# SOURCE EXCERPT
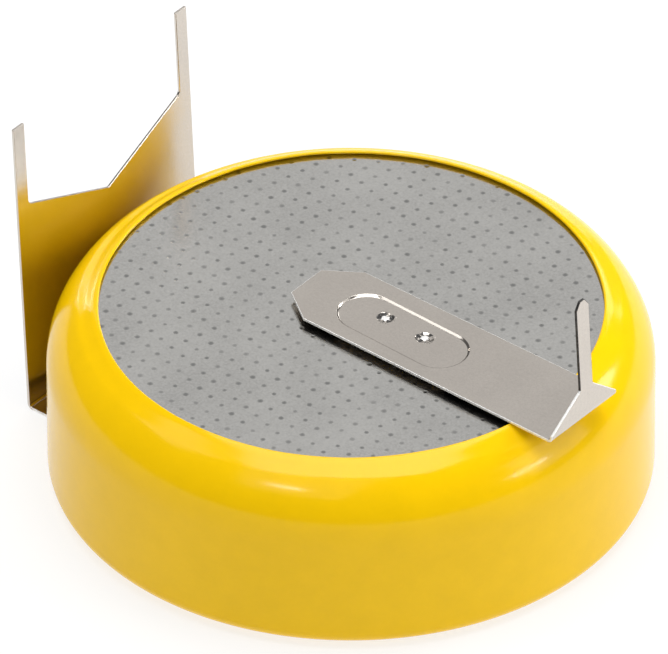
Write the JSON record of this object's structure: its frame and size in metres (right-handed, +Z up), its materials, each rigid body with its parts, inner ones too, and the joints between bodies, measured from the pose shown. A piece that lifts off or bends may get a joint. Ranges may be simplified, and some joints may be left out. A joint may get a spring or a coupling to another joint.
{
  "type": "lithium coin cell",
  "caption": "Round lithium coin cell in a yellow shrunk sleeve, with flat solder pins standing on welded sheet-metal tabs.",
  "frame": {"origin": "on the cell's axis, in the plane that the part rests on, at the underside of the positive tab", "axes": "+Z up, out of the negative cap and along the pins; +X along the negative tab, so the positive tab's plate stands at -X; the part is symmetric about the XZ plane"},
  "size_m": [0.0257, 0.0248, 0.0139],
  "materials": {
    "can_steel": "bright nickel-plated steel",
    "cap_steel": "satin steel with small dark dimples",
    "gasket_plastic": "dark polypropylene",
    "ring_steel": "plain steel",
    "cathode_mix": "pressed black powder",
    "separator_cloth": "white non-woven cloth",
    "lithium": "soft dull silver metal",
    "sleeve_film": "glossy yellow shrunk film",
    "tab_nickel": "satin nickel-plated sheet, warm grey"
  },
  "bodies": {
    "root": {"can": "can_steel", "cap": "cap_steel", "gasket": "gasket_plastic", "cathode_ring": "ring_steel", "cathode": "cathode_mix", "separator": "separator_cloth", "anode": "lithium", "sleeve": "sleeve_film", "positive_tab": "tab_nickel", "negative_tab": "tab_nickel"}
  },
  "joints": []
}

# TASK TO COMPLETE
Find every line holding the word "joints"; give their count and nothing else.

# ANSWER TO THE EXERCISE
2